Cut down Cost of running Google Cloud Dataflow
Reduce the cost of running a batch/streaming cloud dataflow job with these simple tricks
Google cloud dataflow is one of the stand out products in the big data stack and one of the very powerful processing engine available, it is based on the open-source Apache beam framework and supports processing of both batch and streaming data at scale.
Its a completely managed service for big data processing at scale without needing to manage any infrastructure where it is running the pipelines, however, we do have configurations at our disposal to alter the infrastructure required for a specific batch/streaming job which can help us reduce the cost significantly.
So let’s look at some of them here.
Keeping GCP Services within the same Region
This is a very common mistake we all make while creating other GCP services. Try to keep them in the same region to avoid ingress/egress costs.
An eg. can be the source files are in a bucket which is in a different region where the dataflow job is running. This will add additional costs against network transfers, by making sure that all services are in the same region you will be able to avoid any network transfer costs as transfer within the same regions is free in almost all GCP regions.
By default, the dataflow jobs are submitted and executed in the us-central1 region if not specified in pipeline configurations.
To set the region while deploying the dataflow pipeline, you can add the below mentions parameter. Eg. — region=us-east1
Disk Size
Default disk size for batch dataflow pipeline is 250 Gb and for streaming dataflow pipeline is 400 Gb, in most of the cases the data files won’t be stored on the cluster but rather reside on the GCS bucket in case of batch or Pub/Sub in case of streaming events making this storage attached to the cluster a wasted resource with cost associated with it.

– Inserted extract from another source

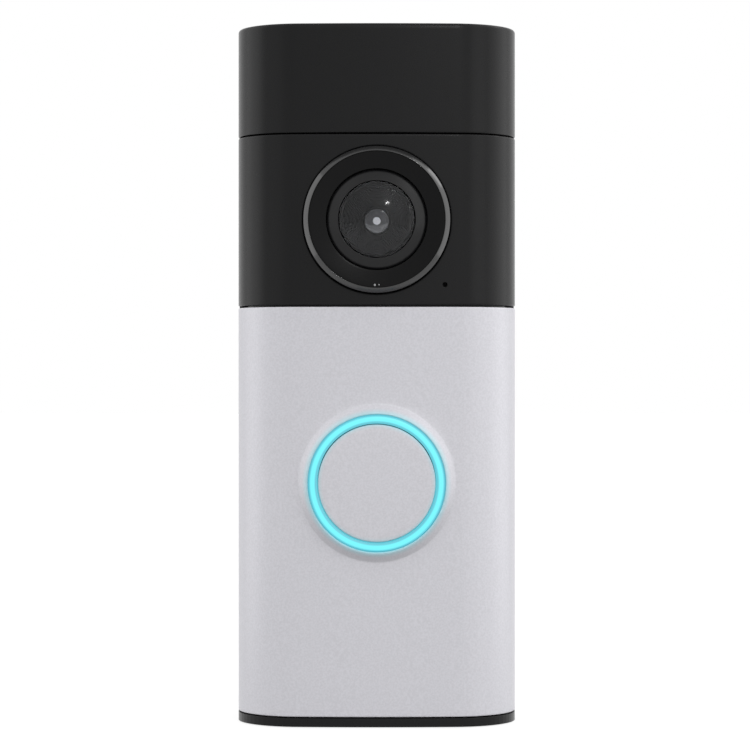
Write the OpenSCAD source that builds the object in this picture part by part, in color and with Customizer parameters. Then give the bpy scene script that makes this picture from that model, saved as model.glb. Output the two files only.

Reduce this to the recommended minimum size of 30Gb, by doing this configuration change you will able to save almost $8–10/month/worker on batch pipelines and $15–20/month/worker on streaming pipelines.
To set the disk size while deploying the dataflow pipeline, you can add the below mentions parameter. Eg. — disk_size_gb=30
Disable Public IP’s
By default, the Dataflow service assigns your pipeline both public and private IP addresses, the same thing happens when you create a Compute Engine VM too.
Reserving a public IP address adds to network cost and increases your monthly bills by furthermore bucks.
As in the case of dataflow pipeline if there is no requirement for you to access these pipelines from outside Google cloud you can disable this Public IP while deploying the pipeline saving a few bucks on network costs.
To disable the Public IPs while deploying the dataflow pipeline, you can add the below mentions parameter flag. Eg. — no_use_public_ips=true
That’s all for now! Please follow these tricks and cut down on your dataflow cost.